What is it about From Russia With Love that makes me rank it so highly? I don’t know, I simply love its stylishness, the location work in Istanbul, and its wonderful set designs, particularly the one for the chess tournament. I found Lotte Lenya and her poison-tipped shoe jaw-droppingly wicked as a small boy - actually, I still find Rosa Klebb a bit scary! Robert Shaw provided Bond with an adversary who is in nearly every way his equal. Of course, when Bond catches him ordering white wine with red meat (or is it red wine with fish?) - he rumbles him immediately - Bond knows that no British gentleman would ever make such a dreadful faux pas! Tee hee hee! Yes, very snobbish and quite, quite, silly, but greatly entertaining. It is the film where we are introduced to SPECTRE boss Ernst Blofeld and meet Desmond Llewelyn as Q for the first time. The theme song, sung by Matt Monro, comes at the movie’s end but to my mind ranks as one of the best ever. It has a simple but strong plot and the series is still building the formula that comes to full fruition in its next serving, Goldfinger.

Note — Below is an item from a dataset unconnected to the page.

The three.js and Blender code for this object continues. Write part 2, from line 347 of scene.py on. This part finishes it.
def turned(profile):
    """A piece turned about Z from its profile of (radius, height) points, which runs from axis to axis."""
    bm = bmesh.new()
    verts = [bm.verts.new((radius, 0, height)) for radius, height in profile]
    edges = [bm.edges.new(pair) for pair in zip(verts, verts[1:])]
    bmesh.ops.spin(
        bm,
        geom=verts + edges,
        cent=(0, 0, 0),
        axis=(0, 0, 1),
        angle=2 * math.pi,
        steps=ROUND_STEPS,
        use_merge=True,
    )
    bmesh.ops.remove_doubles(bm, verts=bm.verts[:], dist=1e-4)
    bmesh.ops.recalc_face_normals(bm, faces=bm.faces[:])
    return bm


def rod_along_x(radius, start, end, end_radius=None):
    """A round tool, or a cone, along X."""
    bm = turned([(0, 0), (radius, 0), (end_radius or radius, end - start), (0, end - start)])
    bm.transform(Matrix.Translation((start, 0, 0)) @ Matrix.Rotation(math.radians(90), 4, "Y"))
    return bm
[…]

I think I like it best though because it has an edge, a grittiness that from Goldfinger on simply becomes ‘Bond style’ - nothing feels like it is simply a set piece yet. Throughout the film you sense that the love interest Daniela Bianchi (whose beauty I recall used to make me feel somewhat ‘strange’ as a small boy) and Bond are in a lot of danger and you feel genuinely concerned for them.

I found this interesting quote from Richard Roud writing in the Guardian at the time,”... the film is highly immoral in every imaginable way; it is neither uplifting, instructive nor life-enhancing. Neither is it great film-making. But it sure is fun.”

Just imagine what the same writer might have said if they could have taken a peek into the future at what was to come?